The Daily Planet's investigation begins in order to clear Superman's name, locate the girl, and return her to safety.



In terms of overall quality, this episode strikes me as standard for the series, which, considering my love of the show, is pretty great. The criminals' conspiracy and their involvement with the young girl is pretty convoluted, but I think there's a certain cleverness and creativity to how all the different pieces fit together to get both a helpless child and Superman in trouble. I will say that the criminals' attempts to get Kathy to tell them the information seem rather useless - not that I have a better idea for how they could've jogged her memory.

One thing that strikes me about this episode is its combination of sentimentality and brutality. The episode revolves around a disabled young girl and ends with Superman giving her a wonderful time in a sweet and tender display of kindness. On the other hand, a man is blatantly murdered on-screen early on, and there's another shockingly cruel scene in which the criminals take off Kathy's leg braces. Potentially controversial happenings such as these were more prevalent in Season 1 than in subsequent seasons.

George Reeves and Phyllis Coates shine as always. Reeves' capacity for tenderness and interactions with children are always absolutely wonderful to observe and Coates also shows emotional vulernability and compassion. As far as non-recurring characters go, Kathy (played by Isa Ashdown) does a good job; I notice early on when she was taking the phone call from the criminal, she seemed unusually indifferent and out of it, but I actually kind of liked this since it seemed an amusing contrast from the urgency of the message. Slugger (played by John Doucette) is cartoonishly idiotic to a completely over-the-top degree (and it's not really in a context where this has humor value either), but he wasn't a total loss - I like it when there are occasional sympathetic criminals in the show since it's usually so black-and-white. As minor as this may be, I liked the fact that Perkins (played by Jack Daly), the man who gave Clark a tip, was portrayed as selfish and only thinking of reward money as opposed to being generic like you might expect from such a minor character, which was a bit funny and gave him more dimensionality.

Virginia Carroll, Kathy Williams' mother, also deserves credit for her believable and powerful emotional outburst at Superman. One of the most fascinating parts about Superman in general to me the interaction between this superhuman force of unbelievable power and the very real, very human world which he lives in and interacts with.
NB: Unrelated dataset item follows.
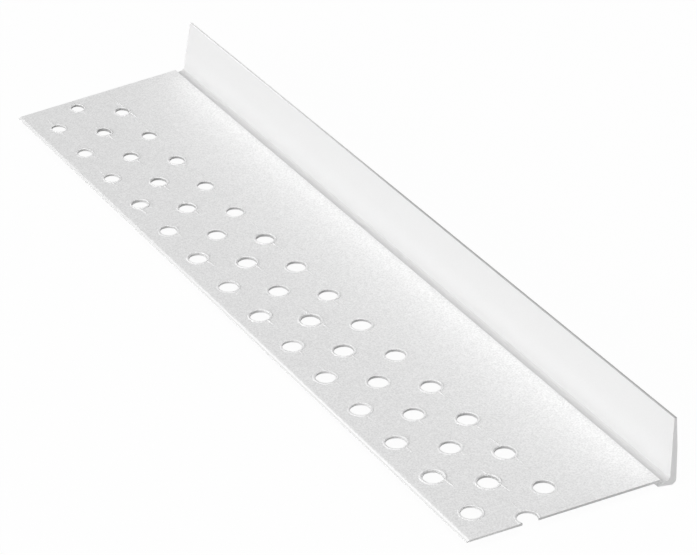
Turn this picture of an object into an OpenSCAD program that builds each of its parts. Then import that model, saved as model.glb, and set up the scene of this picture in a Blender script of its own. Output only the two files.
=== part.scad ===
// Short sample of a perforated L-shaped board trim, one moulded piece.
// X runs across the flange, Y along the sample, Z up. The wall stands at +X and
// the flange's free edge is at -X. The near cut end is at -Y. Sizes in millimetres.

/* [Section] */
// Width across the flange, free edge to the wall's outer face
leg_w = 32.8; // [25:0.1:60]
// Height of the wall, bottom of the nose to the top edge
wall_h = 11; // [8:0.1:40]
// Thickness of the wall at its foot
wall_foot_t = 1.05; // [0.95:0.05:1.5]
// Thickness of the wall half way up
wall_mid_t = 0.82; // [0.7:0.02:1.3]
// Thickness of the wall at its top edge
wall_top_t = 0.4; // [0.3:0.05:1]
// Drop of the wall's top edge from its inner to its outer side
wall_top_drop = 0.1; // [0:0.01:0.3]
// Thickness of the flange beside the nose
flange_root_t = 0.4; // [0.35:0.05:1.2]
// Thickness of the flange at its free edge
flange_edge_t = 0.3; // [0.26:0.02:0.8]
// Width of the bevel along the flange's free edge
edge_bevel_w = 0.45; // [0.2:0.05:1.5]
// Depth of the bevel along the flange's free edge
edge_bevel_h = 0.2; // [0.05:0.01:0.22]

/* [Nose] */
// Drop of the nose below the flange's underside
nose_drop = 1.05; // [0.95:0.05:2]
// Width of the nose, outer face to where it meets the flange's underside
nose_w = 3.6; // [3.4:0.1:6]
// Outer face to the knee in the nose's underside
nose_knee_x = 2.96; // [2.2:0.02:3.2]
// Height of that knee above the nose's lowest line
nose_knee_z = 0.35; // [0.2:0.05:0.45]
// Radius of the nose's outer corner
nose_r = 0.8; // [0.4:0.05:0.9]
// Outer face to the lip of the groove inside the corner
groove_lip_x = 2.65; // [2.3:0.05:3.2]
// Run of the steep lip side of the groove
groove_lip_run = 0.1; // [0.05:0.05:0.3]
// Depth of the groove below the flange's top, at the foot of its lip
groove_lip_d = 0.75; // [0.3:0.05:0.8]
// Depth of the groove below the flange's top, at the bevel beside the wall
groove_d = 0.5; // [0.3:0.05:0.8]
// Size of the small bevel between the groove's floor and the wall
groove_bevel = 0.35; // [0.1:0.05:0.4]

/* [Length and cut ends] */
// Length of the sample along the foot of the wall
sample_l = 139.9; // [100:0.1:400]
// Angle out of square of the near cut across the flange, free edge shorter
near_skew = 2.5; // [0:0.5:8]
// Angle out of square of the far cut across the flange, free edge shorter
far_skew = 4; // [0:0.5:8]
// Angle out of square of the far cut up the wall, top edge shorter
far_rake = 16; // [0:0.5:20]

/* [Punched holes] */
// Distance between holes along each column
hole_pitch = 9.525; // [8:0.005:20]
// Distance between neighbouring columns
column_gap = 5.8; // [4:0.1:12]
// Free edge to the centre line of the outer column
edge_margin = 4; // [3:0.1:10]
// Diameter of each hole
hole_d = 3; // [2:0.1:5]
// Near end, at the wall, to the first holes of the outer and inner columns
near_margin = 6.6; // [2:0.1:9]
// Clearance that a whole hole keeps from the far end
far_web = 1; // [0.5:0.1:4]

/* [Hidden] */
overlap = 1;
arc_steps = 10;
hole_fn = 48;
column_count = 3;
flange_top = nose_drop + flange_root_t;
outer_x = leg_w / 2;
near_y = -sample_l / 2;
far_y = sample_l / 2;
wall_mid_z = (flange_top + wall_h) / 2;
groove_floor_z = flange_top - groove_d;
hole_r = hole_d / 2;

// A section point, given from the wall's outer face inward, turned into X
function in_x(from_outer) = outer_x - from_outer;

// Rounded outer corner of the nose, from the wall's outer face to the lowest line
nose_arc = [
  for (k = [0 : arc_steps])
    let (a = 90 * k / arc_steps)
      [in_x(nose_r * (1 - cos(a))), nose_r * (1 - sin(a))]
];

// X of the centre line of a hole column, counted from the free edge
function column_x(c) = -outer_x + edge_margin + c * column_gap;

// Y of the far cut where a hole column meets it, at the flange's top
function far_edge_y(c) = far_y - (outer_x - column_x(c)) * tan(far_skew)
  - flange_top * tan(far_rake) / cos(far_skew);

// Y of a hole: the middle column sits half a pitch nearer the near end
function hole_y(c, i) =
  near_y + near_margin + i * hole_pitch - (c % 2) * hole_pitch / 2;

// Number of the last hole of a column that keeps its web to the far end
function last_hole(c) =
  floor((far_edge_y(c) - hole_r - far_web - hole_y(c, 0)) / hole_pitch);

// Cross-section in X and Z: the nose, the flange, the groove, which is deepest at
// its lip, and the wall, whose inner face is square to the flange and whose outer
// face draws in to the top
module section() {
  polygon(concat(nose_arc, [
    [in_x(nose_knee_x), nose_knee_z],
    [in_x(nose_w), nose_drop],
    [-outer_x, flange_top - flange_edge_t],
    [-outer_x, flange_top - edge_bevel_h],
    [-outer_x + edge_bevel_w, flange_top],
    [in_x(groove_lip_x), flange_top],
    [in_x(groove_lip_x - groove_lip_run), flange_top - groove_lip_d],
    [in_x(wall_foot_t + groove_bevel), groove_floor_z],
    [in_x(wall_foot_t), groove_floor_z + groove_bevel],
    [in_x(wall_foot_t), wall_h],
    [in_x(wall_foot_t - wall_top_t), wall_h - wall_top_drop],
    [in_x(wall_foot_t - wall_mid_t), wall_mid_z]
  ]));
}

// The section drawn out along Y, from the near end to the far end
module strip() {
  translate([0, far_y, 0])
    rotate([90, 0, 0])
      linear_extrude(height = sample_l) section();
}

// Block beyond the far cut plane, which turns back along the flange and up the wall
module far_cut() {
  translate([outer_x, far_y, 0])
    rotate([far_rake, 0, far_skew])
      translate([-leg_w * 2, 0, -wall_h])
        cube([leg_w * 3, leg_w, wall_h * 3]);
}

// Block beyond the near cut plane, which turns back along the flange
module near_cut() {
  translate([outer_x, near_y, 0])
    rotate([0, 0, -near_skew])
      translate([-leg_w * 2, -leg_w, -wall_h])
        cube([leg_w * 3, leg_w, wall_h * 3]);
}

// One upright punch through the flange
module punch(x, y) {
  translate([x, y, 0])
    cylinder(h = flange_top + overlap, r = hole_r, $fn = hole_fn);
}

// All punches: the middle column's first one is cut through by the near end
module punches() {
  for (c = [0 : column_count - 1])
    for (i = [0 : last_hole(c)])
      punch(column_x(c), hole_y(c, i));
}

// The whole trim: one piece of white rigid plastic
module l_trim() {
  color([0.93, 0.93, 0.93])
    difference() {
      strip();
      far_cut();
      near_cut();
      punches();
    }
}

l_trim();
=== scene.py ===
"""Looks of a short, hand-cut sample of perforated L-shaped board trim in white rigid PVC.

The trim is one extruded piece. Its section is drawn with small rounded corners, and one Geometry
Nodes tree draws it out, raises the burrs round its holes, cuts its two ends and punches it.
"""

import logging
import math
from collections.abc import Callable
from dataclasses import dataclass, field
from enum import Enum
from functools import partial
from typing import Any

import bpy
from bpy.types import (
    Camera, Light, Material, Mesh, Node, NodeOutputs, NodeSocket, NodeTree, Object, World
)
from mathutils import Euler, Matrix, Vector


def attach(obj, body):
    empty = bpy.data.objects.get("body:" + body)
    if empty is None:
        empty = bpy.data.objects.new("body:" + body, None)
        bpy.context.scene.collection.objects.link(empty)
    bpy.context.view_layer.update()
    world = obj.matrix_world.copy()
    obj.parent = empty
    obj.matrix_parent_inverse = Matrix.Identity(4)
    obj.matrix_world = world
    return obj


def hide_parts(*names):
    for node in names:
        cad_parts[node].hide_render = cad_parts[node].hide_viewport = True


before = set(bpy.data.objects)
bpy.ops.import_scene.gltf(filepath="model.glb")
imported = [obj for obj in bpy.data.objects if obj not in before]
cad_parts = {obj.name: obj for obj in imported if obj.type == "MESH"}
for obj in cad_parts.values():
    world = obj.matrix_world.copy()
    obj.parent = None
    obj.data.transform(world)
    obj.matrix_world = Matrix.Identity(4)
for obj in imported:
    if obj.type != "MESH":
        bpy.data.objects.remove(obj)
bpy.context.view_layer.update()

MM = 0.001
QUARTER_TURN = Euler((math.pi / 2, 0.0, 0.0))
MATH = "ShaderNodeMath"
LOG = logging.getLogger("l_trim_looks")

Triple = tuple[float, float, float]
Source = Node | NodeSocket
Adder = Callable[..., Node]


class Axis(Enum):
    """The trim's axes: across the flange, along the sample and up the wall."""

    ACROSS = "X"
    ALONG = "Y"
    UP = "Z"


class End(Enum):
    """The sample's two ends, each with its place from the middle as a share of the length."""

    NEAR = -0.5
    FAR = 0.5


class Stop(Enum):
    """The kinds of value that a tree's named input can hold."""

    NUMBER = "NodeSocketFloat"
    COUNT = "NodeSocketInt"
    VECTOR = "NodeSocketVector"
    FINISH = "NodeSocketMaterial"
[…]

As a result, seeing people who don't know Superman (and sometimes even people who do) interact with him is often very interesting to observe, especially in the case of an unusual reaction like this one - someone other than a criminal being deeply upset with the Man of Steel. She reacts as any mother would to such a circumstance, but the perceived threat is very unusual. To me personally, there's something poignant about when she attempts to threaten Superman and at first seems to be at a loss, eventually only coming to the answer of calling the police. At this point in the series, before even kryptonite has appeared, Superman is, as far as we know, completely unstoppable. If Superman actually did something wrong, what could be done? It is only his character which keeps him from doing incomporable damage, and here, it seems like that has gone. What a deeply frightening thought that only increases the gratitude that Superman is, in fact, the trustworthy and kind person he appears to be. The episode itself doesn't explicitly explore this theme, but it's a very interesting thought that's put in the mind.

Overall, while Slugger's portrayal and some of the sentimentality do date this episode somewhat, overall, The Birthday Letter should be satisfying for all fans of the series.